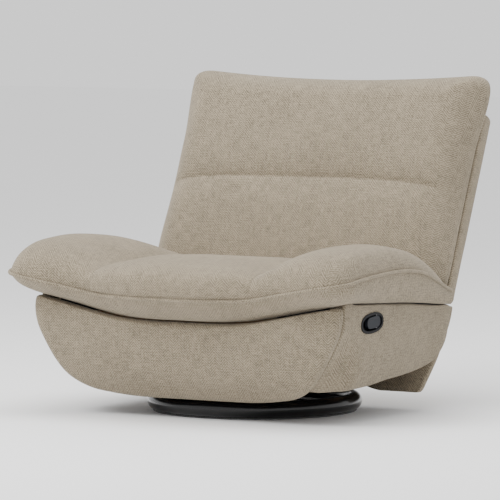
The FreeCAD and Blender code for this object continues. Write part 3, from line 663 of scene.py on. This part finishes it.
rings = [("sc", q, 1.0) for q in (0.06, 0.16, 0.28, 0.4, 0.52, 0.62, 0.70, 0.77)]
for i in range(11):
    a_ = math.pi / 2 * i / 10
    rings.append(("in", 22.0 * (1 - math.sin(a_)), 1.0 - (1 - math.cos(a_)) * 0.62))
for i in range(1, 6):
    a_ = math.pi / 2 * i / 5
    rings.append(("in", 12.0 * (1 - math.cos(a_)), 0.38 * (1 - math.sin(a_))))
rings += [("sc", q, 0.0) for q in (0.85, 0.6, 0.35, 0.12)]
foot = ring_pad("footrest_panel", fo, (0, 172), rings, foot_place)
dress(foot, "footrest", "upholstery", M_FAB, "footrest_pad", padded=0.45)

# ---------------------------------------------------------------- side panels
side_pts = [(-366, 350), (-300, 347.5), (-200, 342.5), (-100, 336.5), (0, 330), (100, 320.5), (200, 311), (266, 306), (279, 300), (275, 281), (266, 242),
            (255, 205), (236, 178), (207, 152), (160, 137), (104, 127), (30, 119), (-70, 112), (-137, 104), (-225, 100), (-298, 98),
            (-338, 98), (-356, 107), (-366, 130), (-370, 190), (-371, 250), (-371, 300), (-370, 342)]
so = hermite(side_pts, closed=True)(np.linspace(0, 1, 300, endpoint=False))
xout = table([90, 98, 106, 118, 138, 170, 215, 260, 300, 350], [446, 457, 465, 473, 481, 490, 497, 500, 501, 501])


footw = table([60, 77.5, 97, 121, 148, 184, 221, 260, 292, 360], [240, 339, 381, 410, 432, 455, 476, 495, 505, 512])


def side_place(sign):
    def f(y, z, d, inset):
        wide = 32.0 + 14.0 * smoothstep(z, 140, 190) + 52.0 * smoothstep(-y, 285, 325) * (1 - smoothstep(z, 150, 200))
        # the front lower corner turns in, in line with the front panel's tapering sides
        turn = np.maximum(xout(z) - (footw(z) - 3.0), 0) * (1 - smoothstep(y, -374, -262))
        wide = np.maximum(wide - 0.85 * turn, 18.0)
        x = xout(z) - turn - (1 - d) * wide
        if d > 0.99:
            x = x + 1.6 * noise3(np.stack([x, y, z], 1), 31, ((190.0, 1.0), (80.0, 0.4)))
        return np.stack([sign * x, y, z], 1)
    return f


rings = [("sc", q, 1.0) for q in (0.1, 0.22, 0.34, 0.46, 0.58, 0.7, 0.8, 0.88)]
for i in range(9):
    a_ = math.pi / 2 * i / 8
    rings.append(("in", 9.0 * (1 - math.sin(a_)), 1.0 - (1 - math.cos(a_)) * 0.22))
rings += [("in", 0.5, 0.2), ("in", 4.0, 0.0)]
rings += [("sc", q, 0.0) for q in (0.8, 0.5, 0.2)]
sides = {}
for nm, sg in (("left", 1), ("right", -1)):
    o = ring_pad("side_panel_" + nm, so, (-50, 235), rings, side_place(sg))
    sides[nm] = o
    dress(o, "seat_carriage", "upholstery", M_FAB, "side_pad_" + nm, padded=0.4)

# opening for the release handle, cut through the left side's cover
hy, hz, tl = -208.0, 289.0, math.radians(4.0)
cut_pts = []
for i in range(48):
    th = 2 * math.pi * i / 48
    c_, s_ = math.cos(th), math.sin(th)
    yy = 62.0 * math.copysign(abs(c_) ** (2 / 2.4), c_)
    zz = 26.5 * math.copysign(abs(s_) ** (2 / 2.4), s_)
    cut_pts.append((hy + yy * math.cos(tl) - zz * math.sin(tl), hz + yy * math.sin(tl) + zz * math.cos(tl)))
cv = [(470.0, y, z) for y, z in cut_pts] + [(530.0, y, z) for y, z in cut_pts]
cf_ = [tuple(range(48)), tuple(range(48, 96))] + [(i, (i + 1) % 48, 48 + (i + 1) % 48, 48 + i) for i in range(48)]
cutter = make("handle_cutter", cv, cf_, smooth=False)
bm_ = sides["left"].modifiers.new("pocket", "BOOLEAN")
bm_.operation = "DIFFERENCE"
bm_.solver = "EXACT"
bm_.object = cutter
bpy.context.view_layer.objects.active = sides["left"]
bpy.context.view_layer.update()
with bpy.context.temp_override(object=sides["left"], active_object=sides["left"], selected_objects=[sides["left"]]):
    bpy.ops.object.modifier_apply(modifier="pocket")
bpy.data.objects.remove(cutter)

# ------------------------------------------------------------ rear lower panel
rr_side = [(490, 297), (489.5, 292), (484, 262), (474, 225), (463, 190), (451, 150), (438, 110), (428, 78), (420, 54), (417, 50), (412, 48.5)]
rear_pts = [(x, 299.0) for x in np.linspace(-484, 484, 41)] + rr_side
rear_pts += [(x, 48.0 + 12.0 * float(smoothstep(290 - abs(x), 0, 70))) for x in np.linspace(395, -395, 31)]
rear_pts += [(-x, z) for x, z in rr_side[::-1]]
ro = hermite(rear_pts, closed=True)(np.linspace(0, 1, 420, endpoint=False))
yrear = table([40, 48, 80, 100, 130, 160, 195, 225, 260, 300], [252, 257, 273, 282, 293, 301, 308, 312, 315, 316])


def rear_place(x, z, d, inset):
    y = yrear(z) - (1 - d) * 26.0 - 5.0 * (np.abs(x) / 490) ** 4
    return np.stack([x, y, z], 1)


rings = [("sc", q, 1.0) for q in (0.06, 0.16, 0.28, 0.4, 0.52, 0.64, 0.75, 0.85, 0.92)]
for i in range(8):
    a_ = math.pi / 2 * i / 7
    rings.append(("in", 9.0 * (1 - math.sin(a_)), 1.0 - (1 - math.cos(a_)) * 0.35))
rings += [("in", 1.5, 0.15), ("in", 5.0, 0.0)]
rings += [("sc", q, 0.0) for q in (0.85, 0.6, 0.35, 0.12)]
rear = ring_pad("rear_panel", ro, (0, 185), rings, rear_place)
dress(rear, "seat_carriage", "upholstery", M_FAB, "rear_pad", padded=0.35)

# ------------------------------------------------------------------- backrest
SL, CL = math.sin(LEAN), math.cos(LEAN)


def bk(X, u, n):
    return np.stack([X + 0 * u, 304 + SL * u - CL * n, 306 + CL * u + SL * n], -1)


def rr_map(sx, ty, W, u0, u1, rad):
    """Square grid (-1..1) to a rounded rectangle, ring by ring."""
    rho = np.maximum(np.abs(sx), np.abs(ty))
    Hh = (u1 - u0) / 2
    x, y = sx * W, ty * Hh
    r = rad * rho
    qx, qy = np.abs(x) - (W * rho - r), np.abs(y) - (Hh * rho - r)
    both = (qx > 0) & (qy > 0)
    ln = np.sqrt(qx**2 + qy**2)
    k = np.where(both & (ln > 1e-9), r / np.maximum(ln, 1e-9), 1.0)
    x = np.where(both, np.sign(x) * (W * rho - r + qx * k), x)
    y = np.where(both, np.sign(y) * (Hh * rho - r + qy * k), y)
    return x, y + (u0 + u1) / 2


def inside_dist(x, y, W, u0, u1, rad):
    Hh, c = (u1 - u0) / 2, (u0 + u1) / 2
    qx, qy = np.abs(x) - (W - rad), np.abs(y - c) - (Hh - rad)
    sd = np.sqrt(np.maximum(qx, 0) ** 2 + np.maximum(qy, 0) ** 2) + np.minimum(np.maximum(qx, qy), 0) - rad
    return -sd


def seam_u(X):
    return 323.0 + 1.0 * (X / 430.0) - 19.0 * np.abs(X / 445.0) ** 4


n, m = 190, 200
ga = np.sin(math.pi / 2 * np.linspace(-1, 1, n))
gb = np.linspace(-1, 1, m)
gb = 0.5 * gb + 0.5 * np.sin(math.pi / 2 * gb)
A_, B_ = np.meshgrid(ga, gb, indexing="ij")
W, U0, U1, RC = 487.0, 24.0, 690.0, 46.0
X, U = rr_map(A_, B_, W, U0, U1, RC)
d = inside_dist(X, U, W, U0, U1, RC)
# the lower edge is tucked down behind the seat, so it rolls over a much smaller radius
d = np.minimum(inside_dist(X, U, W, U0 - 200, U1, RC), 2.5 * np.maximum(U - U0, 0))
ne = 62.0
nf = table([0, 24, 80, 160, 240, 300, 330, 400, 480, 560, 620, 690], [152, 156, 163, 167, 167, 163, 163, 167, 167, 165, 161, 150])
Rr = 98.0
E = np.clip(1 - (1 - np.clip(d / Rr, 0, 1)) ** 2, 0, 1) ** 0.70
X = X + np.sign(X) * 15.0 * smoothstep(np.abs(X), 330, 487) * smoothstep(U, 440, 650)
X = X + np.sign(X) * 6.0 * smoothstep(np.abs(X), 330, 487) * smoothstep(260 - U, 0, 160)
N = ne + (nf(U) - ne) * E + 4.0 * np.clip(1 - (X / 486.0) ** 2, 0, 1) * np.clip(E, 0, 1)
us = seam_u(X)
fd = smoothstep(470 - np.abs(X), 0, 60)
du = np.abs(U - us)
N = N - fd * (9.0 * np.exp(-(du / 34.0) ** 1.3) + 6.5 * np.exp(-du / 7.0))
pk = np.sin(2 * math.pi * X / 23.0 + 1.7 * np.sin(X / 61.0)) * 0.55 + np.sin(2 * math.pi * X / 37.0 + 2.0) * 0.6
N = N + fd * 0.9 * pk * np.exp(-(du / 26.0)) * smoothstep(du, 2, 10)
Pm = np.stack([X, U, 0 * X], -1).reshape(-1, 3)
N = N + 2.4 * noise3(Pm, 41, ((260.0, 1.0), (120.0, 0.4))).reshape(n, m) * E
dip = 21.0 * np.clip(1 - (X / 440.0) ** 2, 0, 1) * smoothstep(U, 430, 685)
Ut = U - dip
Tp = bk(X, Ut, N)
X2, U2 = rr_map(A_, B_, W - 2, U0 + 4, U1 - 50, 18.0)
X2 = X2 + np.sign(X2) * 12.0 * smoothstep(np.abs(X2), 330, 487) * smoothstep(U2, 440, 630)
dip2 = 16.0 * np.clip(1 - (X2 / 440.0) ** 2, 0, 1) * smoothstep(U2, 420, 640)
Bp = bk(X2, U2 - dip2, 45.5 + 0 * X2)
ids = loop_ids(n, m)
loopX = np.array([X[i, j] for i, j in ids])
loopU = np.array([U[i, j] for i, j in ids])
ox = np.where(np.abs(loopX) > 440, np.sign(loopX) * smoothstep(np.abs(loopX), 430, 486), 0)
ou = np.where(loopU > 612, smoothstep(loopU, 612, 685), 0)


def pbulge(r, p):
    k = math.sin(math.pi * r) ** 0.8
    # out from the middle of the pillow, in the back's own plane
    return bk(ox * 2.0 * k, ou * 9.0 * k, 0 * ox) - bk(0 * ox, 0 * ox, 0 * ox)


pillow = slab_mesh("back_cushion", Tp, Bp, rows=12, bulge=pbulge)
dress(pillow, "backrest", "upholstery", M_BACK, "back_pillow", padded=0.7)

# rear shell cover
n, m = 70, 60
ga = np.sin(math.pi / 2 * np.linspace(-1, 1, n))
A_, B_ = np.meshgrid(ga, np.sin(math.pi / 2 * np.linspace(-1, 1, m)), indexing="ij")
X, U = rr_map(A_, B_, 493.0, -1.0, 585.0, 14.0)
Xi, Ui = rr_map(A_, B_, 487.0, 5.0, 579.0, 10.0)
outn = -5.0 - 4.0 * np.clip(1 - (X / 486.0) ** 2, 0, 1) * np.clip(1 - ((U - 290) / 292.0) ** 2, 0, 1)
outn = outn + 1.6 * noise3(np.stack([X, U, 0 * X], -1).reshape(-1, 3), 51, ((260.0, 1.0), (110.0, 0.4))).reshape(n, m)
Tp = bk(Xi, Ui, outn)
Bp = bk(Xi, Ui, 43.0 + 0 * X)
ids = loop_ids(n, m)
lx = np.array([X[i, j] - Xi[i, j] for i, j in ids])
lu = np.array([U[i, j] - Ui[i, j] for i, j in ids])


def sbulge(r, p):
    k = min(1.0, math.sin(math.pi * r) ** 0.45)
    return bk(lx * k, lu * k, 0 * lx) - bk(0 * lx, 0 * lx, 0 * lx)


shell = slab_mesh("back_shell_cover", Tp, Bp, rows=14, bulge=sbulge)
dress(shell, "backrest", "upholstery", M_BACK, "back_outer_panel", padded=0.3)

# ---------------------------------------------------------------------- handle
for nn, w in (("handle_housing", 0.0012), ("release_lever", 0.0018)):
    o = frame["nodes"][nn]
    bv = o.modifiers.new("soft_edges", "BEVEL")
    bv.width = w
    bv.segments = 3
    bv.limit_method = "ANGLE"
    bv.angle_limit = math.radians(40)

# ------------------------------------------------------------------ stage, view
bpy.ops.mesh.primitive_plane_add(size=40, location=(0, 0, -0.0005))
floor = bpy.context.object
floor.name = "studio_floor"
fm = bpy.data.materials.new("floor_pale")
fm.use_nodes = True
fb = fm.node_tree.nodes["Principled BSDF"]
fb.inputs["Base Color"].default_value = (0.955, 0.955, 0.955, 1)
fb.inputs["Roughness"].default_value = 0.9
floor.data.materials.append(fm)


def area(name, loc, target, size, power, color=(1, 1, 1)):
    l = bpy.data.lights.new(name, "AREA")
    l.shape = "RECTANGLE"
    l.size, l.size_y = size
    l.energy = power
    l.color = color
    o = bpy.data.objects.new(name, l)
    o.location = loc
    o.rotation_euler = (Vector(target) - Vector(loc)).to_track_quat("-Z", "Y").to_euler()
    bpy.context.scene.collection.objects.link(o)
    return o


area("key", (-1.6, -3.6, 3.6), (0, 0, 0.45), (2.6, 2.2), 165)
area("top", (0.2, -0.4, 4.2), (0, 0, 0.4), (3.4, 3.0), 150)
area("fill", (3.8, -2.4, 1.9), (0, 0, 0.4), (2.2, 2.2), 8)
area("rim", (2.4, 3.6, 2.6), (0, 0, 0.5), (2.4, 1.6), 6)
world = bpy.data.worlds.new("studio")
bpy.context.scene.world = world
world.use_nodes = True
world.node_tree.nodes["Background"].inputs[0].default_value = (1, 1, 1, 1)
world.node_tree.nodes["Background"].inputs[1].default_value = 1.15

cam_d = bpy.data.cameras.new("camera")
cam = bpy.data.objects.new("camera", cam_d)
bpy.context.scene.collection.objects.link(cam)
cam_d.sensor_width = 36.0
cam_d.lens = 360.0
cam_d.clip_start = 0.5
cam_d.clip_end = 80.0
cam.location = (7.241046, -12.569849, 1.509213)
cam.rotation_euler = (math.radians(85.882), 0, math.radians(30.0))
bpy.context.scene.camera = cam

• **WHAT THE TASK REQUIRES**
Give back exactly the material above from its opening line to the line bearing "500, 501, 501])".

• **OUTPUT FOR THIS TASK**
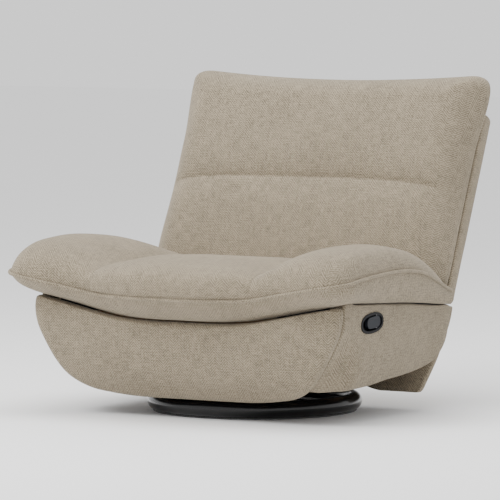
The FreeCAD and Blender code for this object continues. Write part 3, from line 663 of scene.py on. This part finishes it.
rings = [("sc", q, 1.0) for q in (0.06, 0.16, 0.28, 0.4, 0.52, 0.62, 0.70, 0.77)]
for i in range(11):
    a_ = math.pi / 2 * i / 10
    rings.append(("in", 22.0 * (1 - math.sin(a_)), 1.0 - (1 - math.cos(a_)) * 0.62))
for i in range(1, 6):
    a_ = math.pi / 2 * i / 5
    rings.append(("in", 12.0 * (1 - math.cos(a_)), 0.38 * (1 - math.sin(a_))))
rings += [("sc", q, 0.0) for q in (0.85, 0.6, 0.35, 0.12)]
foot = ring_pad("footrest_panel", fo, (0, 172), rings, foot_place)
dress(foot, "footrest", "upholstery", M_FAB, "footrest_pad", padded=0.45)

# ---------------------------------------------------------------- side panels
side_pts = [(-366, 350), (-300, 347.5), (-200, 342.5), (-100, 336.5), (0, 330), (100, 320.5), (200, 311), (266, 306), (279, 300), (275, 281), (266, 242),
            (255, 205), (236, 178), (207, 152), (160, 137), (104, 127), (30, 119), (-70, 112), (-137, 104), (-225, 100), (-298, 98),
            (-338, 98), (-356, 107), (-366, 130), (-370, 190), (-371, 250), (-371, 300), (-370, 342)]
so = hermite(side_pts, closed=True)(np.linspace(0, 1, 300, endpoint=False))
xout = table([90, 98, 106, 118, 138, 170, 215, 260, 300, 350], [446, 457, 465, 473, 481, 490, 497, 500, 501, 501])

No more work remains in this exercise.